Saturday, June 05, 2010

Baking: Birthday Cake

A few weeks ago, I decided to make a birthday cake for myself as a personal indulgence. (I'm 24!) I love to bake, and I figured that a birthday was a good excuse - once the school year is over, it's hard to justify baking a full recipe of anything without an affiliated group of people to then eat it. I decided on chocolate cake with a raspberry frosting - I always loved putting berry frosting on the cupcakes I brought to class in for birthdays when I was a kid.

I. Cake: I decided to use a recipe from Rose Levy Beranbaum's Cake Bible - All American Chocolate Butter Cake.

I'm really proud of how legit this parchment paper/butter/flour job looks on this pan. It's difficult to distribute the flour with any sort of finesse.


Cocoa, water, eggs and vanilla. The nice thing about Beranbaum is that she takes the time to explain why certain ingredients work for some cakes and not others. Why you use whole eggs for some cakes and just the yolks or whites for others, why water works better for chocolate cakes than milk. "Educational baking" sounds lame when I say that just now, but I guess I'm just the kind of nerd who digs that sort of thing.


Mmmm...butter.


The awesome thing about this batter was that there was a sort of intermediary step where it was flour, sugar, butter and chocolate without any eggs - that is, a delicious batter snack with minimal rationalization regarding salmonella and whatnot.


One layer after it came out of the oven. The cake ended up a little dry (I blame my terrible oven), but the chocolate flavor was really rich.


II. Raspberry Puree: An under-chronicled step, as it ended up taking most of the day and nearly all of my sanity. The process involves thawing and straining frozen raspberries to remove the liquid, and then the seeds. The hypothetically easy thawing step turned into a kitchen disaster when my spatula's handle snapped in half as I attempted to squeeze as much liquid as possible out of the berries. (You may or may not be able to see said broken spatula in the photo below.) The force of the tool breaking rocked the bowl the syrup was collecting in, sending it splattering on seemingly every surface in my kitchen. As if that wasn't enough, the seed-straining process was also a giant pain in the ass - Beranbaum recommends using a fine-setting food mill or a special Cuisanart attachment, but all I had was a fine-mesh strainer. I couldn't exert enough force with a spatula on its own, so I ended up largely using my hands to continuously push as much seedless pulp as possible through the strainer.

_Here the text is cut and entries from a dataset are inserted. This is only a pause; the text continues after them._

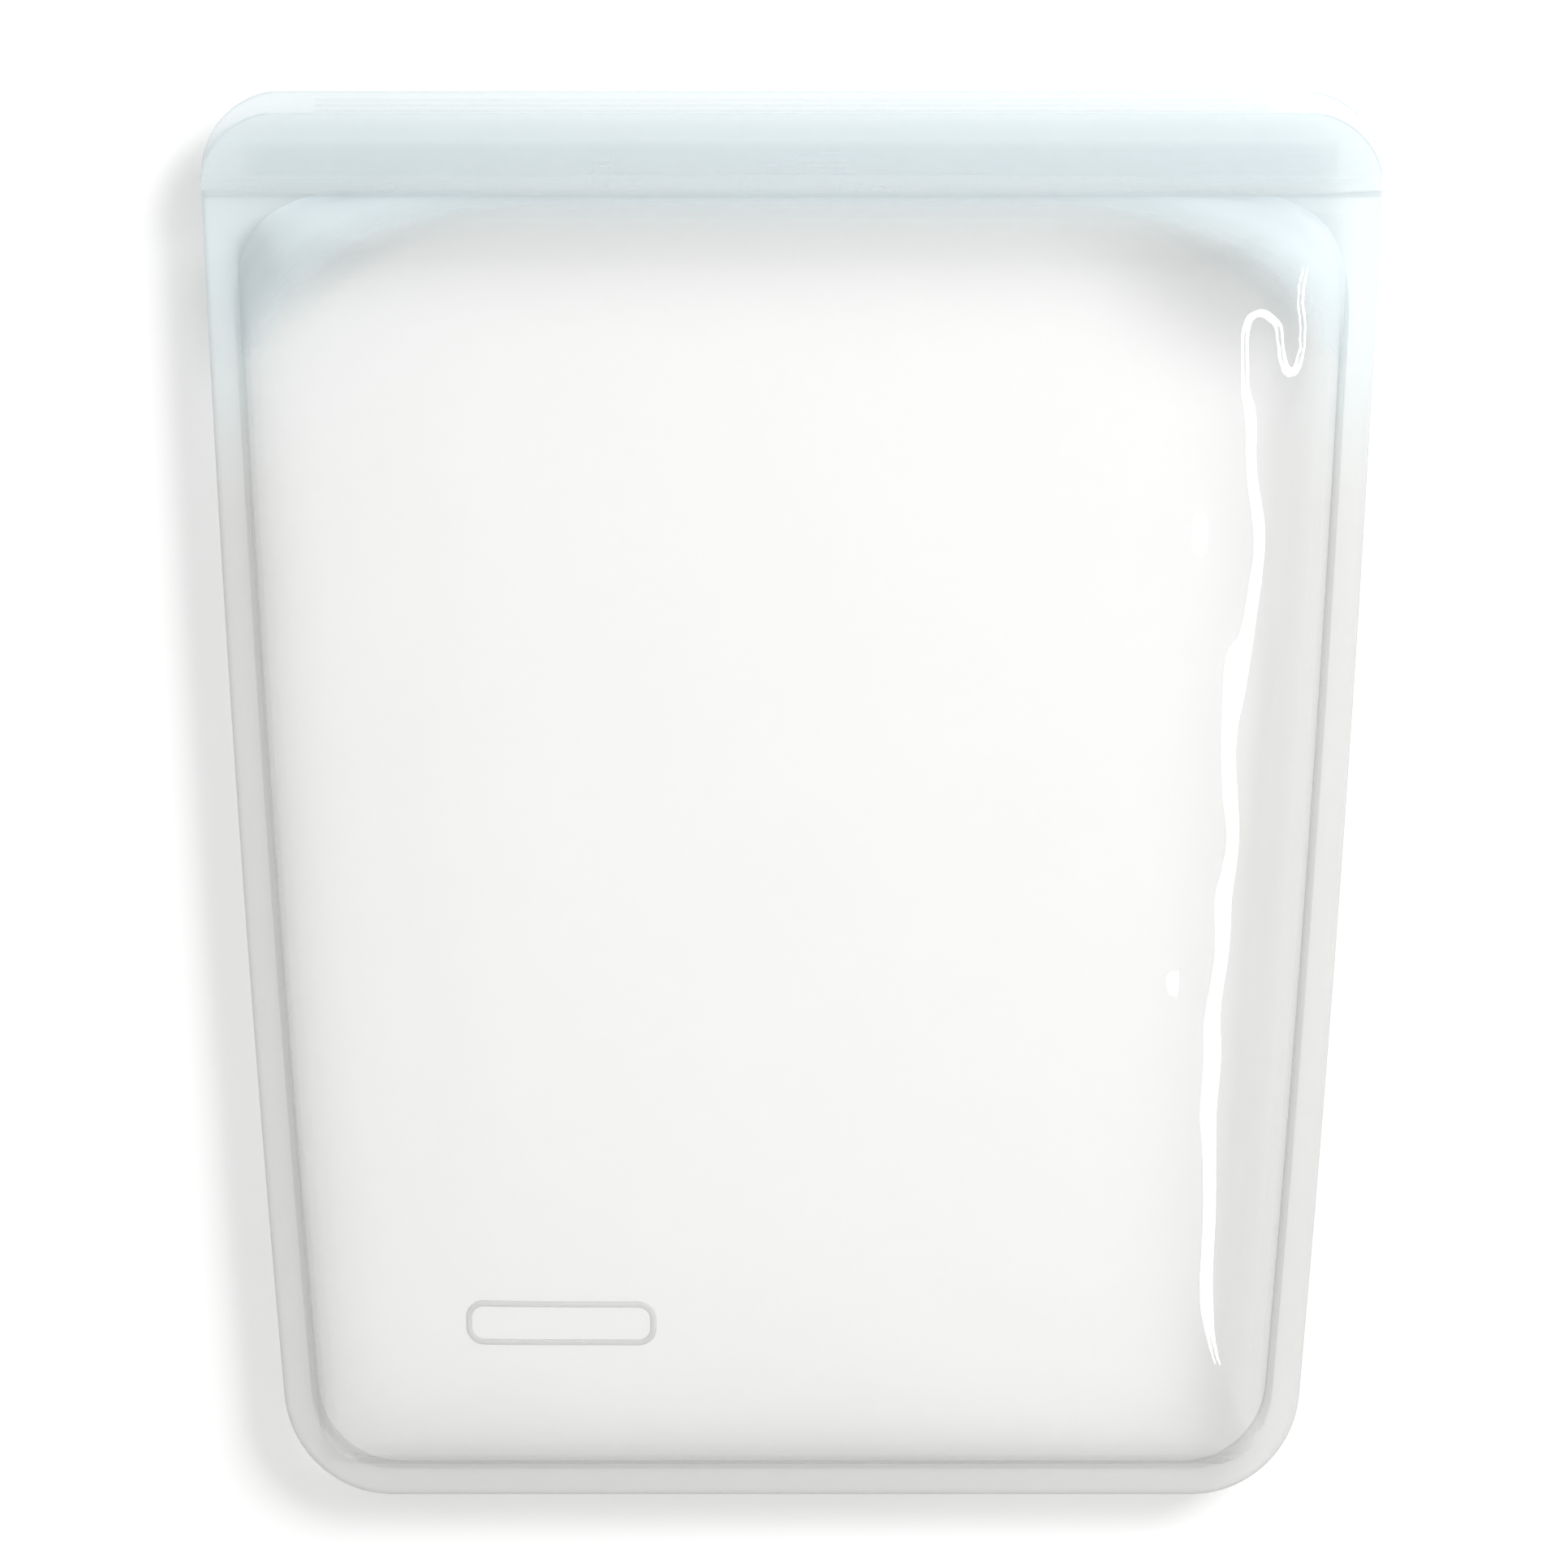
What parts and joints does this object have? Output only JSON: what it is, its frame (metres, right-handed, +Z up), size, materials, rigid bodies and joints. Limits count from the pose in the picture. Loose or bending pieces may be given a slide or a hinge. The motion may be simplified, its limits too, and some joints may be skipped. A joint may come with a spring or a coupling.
{
  "type": "reusable silicone storage bag",
  "caption": "Flat tapered food bag in clear soft silicone, lying on its back and filled to a pillow, with a milky rim all round, a pinch seal across the mouth and a longer back lip.",
  "frame": {"origin": "under the middle of the bag's box, on the surface it lies on", "axes": "+X across the mouth to the right, +Y towards the mouth, +Z up out of the front sheet"},
  "size_m": [0.2104, 0.2502, 0.04],
  "materials": {
    "clear_silicone": "clear, glossy",
    "milky_silicone": "translucent, satin",
    "seal_silicone": "translucent, satin",
    "raised_mark": "frosted, raised"
  },
  "bodies": {
    "pouch": {"back_wall": "clear_silicone", "front_wall": "clear_silicone", "base_rim": "milky_silicone", "left_base_corner": "milky_silicone", "right_base_corner": "milky_silicone", "left_side_rim": "milky_silicone", "right_side_rim": "milky_silicone", "left_corner_web": "milky_silicone", "right_corner_web": "milky_silicone", "label_frame": "raised_mark"},
    "front_mouth": {"front_throat": "clear_silicone", "front_seal_band": "milky_silicone", "front_lip": "milky_silicone", "seal_tongue": "seal_silicone"},
    "back_mouth": {"back_seal_band": "milky_silicone", "back_lip": "milky_silicone", "seal_upper_ridge": "seal_silicone", "seal_lower_ridge": "seal_silicone", "left_seal_stop": "seal_silicone", "right_seal_stop": "seal_silicone", "grip_ribs": "milky_silicone"}
  },
  "joints": [
    {"name": "mouth_open", "type": "hinge", "parent": "pouch", "child": "front_mouth", "pos_m": [0, 0.0779, 0.037], "axis": [1, 0, 0], "range_deg": [0, 45], "stiffness_Nm_per_rad": 0.02, "springref_deg": -5.73},
    {"name": "back_lip_peel", "type": "hinge", "parent": "pouch", "child": "back_mouth", "pos_m": [0, 0.1071, 0.0098], "axis": [-1, 0, 0], "range_deg": [0, 30], "stiffness_Nm_per_rad": 0.02, "springref_deg": -11.46}
  ]
}
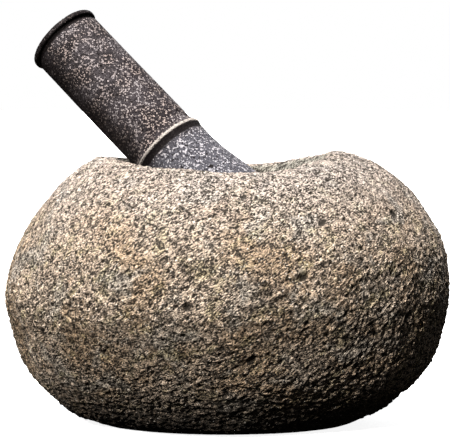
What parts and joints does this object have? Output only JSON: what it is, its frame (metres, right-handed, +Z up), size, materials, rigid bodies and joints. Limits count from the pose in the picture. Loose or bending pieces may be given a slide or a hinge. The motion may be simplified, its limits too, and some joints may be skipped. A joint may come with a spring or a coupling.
{
  "type": "molcajete",
  "caption": "Legless stone mortar worked from one rounded boulder, with a round bowl in its dipped top and a loose ringed stone pestle that leans in the bowl and lifts out.",
  "frame": {"origin": "on the surface that the mortar stands on, at the bottom centre of the whole object's box, which is under the middle of the boulder", "axes": "+Z up, +X along the boulder's long side, +Y towards its back; the pestle leans out over the -X +Y part of the rim"},
  "size_m": [0.2558, 0.2265, 0.24],
  "materials": {
    "boulder_stone": "rough, pecked and pitted, unpolished",
    "pestle_stone": "dark and finely speckled, worn smooth in the hand"
  },
  "bodies": {
    "mortar": {"mortar": "boulder_stone"},
    "pestle": {"pestle": "pestle_stone"}
  },
  "joints": [
    {"name": "pestle_lift", "type": "slide", "parent": "mortar", "child": "pestle", "axis": [0, 0, 1], "range_m": [0, 0.12]}
  ]
}
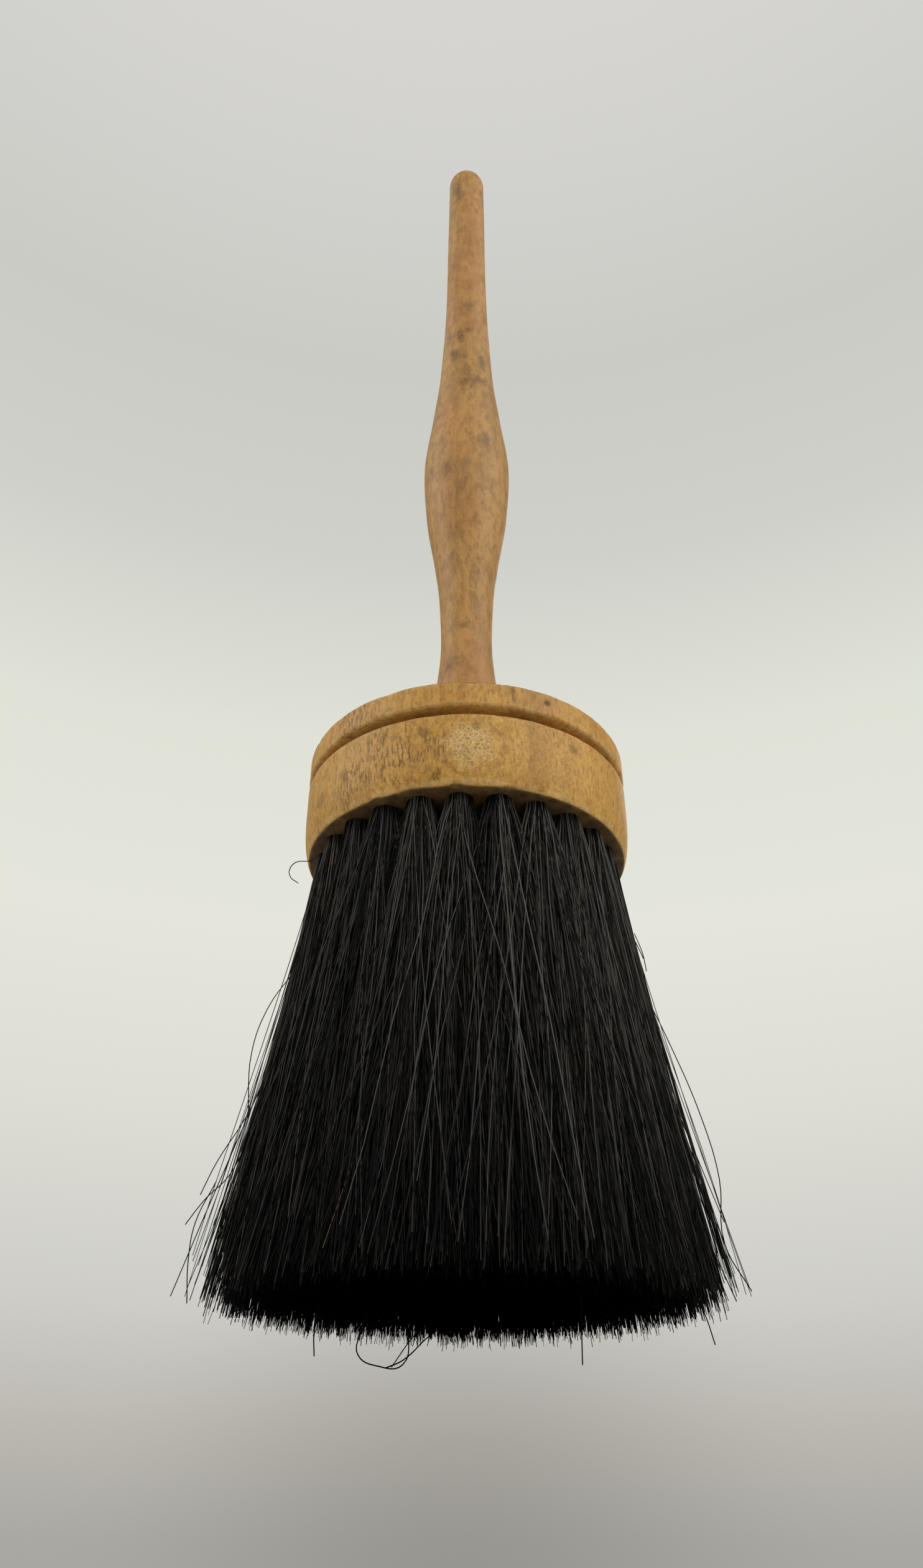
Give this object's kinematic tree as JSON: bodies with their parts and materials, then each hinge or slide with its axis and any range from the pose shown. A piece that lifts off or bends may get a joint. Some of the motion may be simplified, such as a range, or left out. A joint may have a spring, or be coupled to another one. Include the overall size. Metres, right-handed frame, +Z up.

The measuring cup I used to reduce the juice in the microwave. Literally, a hot mess.


The aftermath. It was a trying evening. It's a good thing this stuff freezes for a year, because such a process should not be attempted with any frequency unless you have the patience of a saint.


III. Buttercream Frosting: I like to use the frosting recipe from Mark Bittman's How to Cook Everything. It's essentially just butter, confectioner's sugar, and cream and I don't yet have the confidence to attempt recipes that use hot corn syrup or eggs. (The whole "mix without getting the syrup on the beaters" thing really psychs me out. Maybe once I've got a stand mixer.)


Frosting with the raspberry puree added. It turned out nicely smooth and flavorful.


I tried some different photos to attempt to really capture how bright the pink is in the frosting, but I think this is the best I could do. All in all, a much better frosting job than I've done previously. I think the frosting job benefitted from the cake sitting in the fridge for a day or two after I baked it. Originally I planned to try and do something tricked-out with fresh raspberries and whipped cream accents, but the raspberry puree process was so exhausting that I just decided to leave it as is.


A slice of cake, enjoyed with a scoop of ice cream. This slice ended up being totally enormous, but really good.

2 comments:

Hanna said...

That looks so good. Now I want cake.

liz said...

We should plan to bake one when we're both home.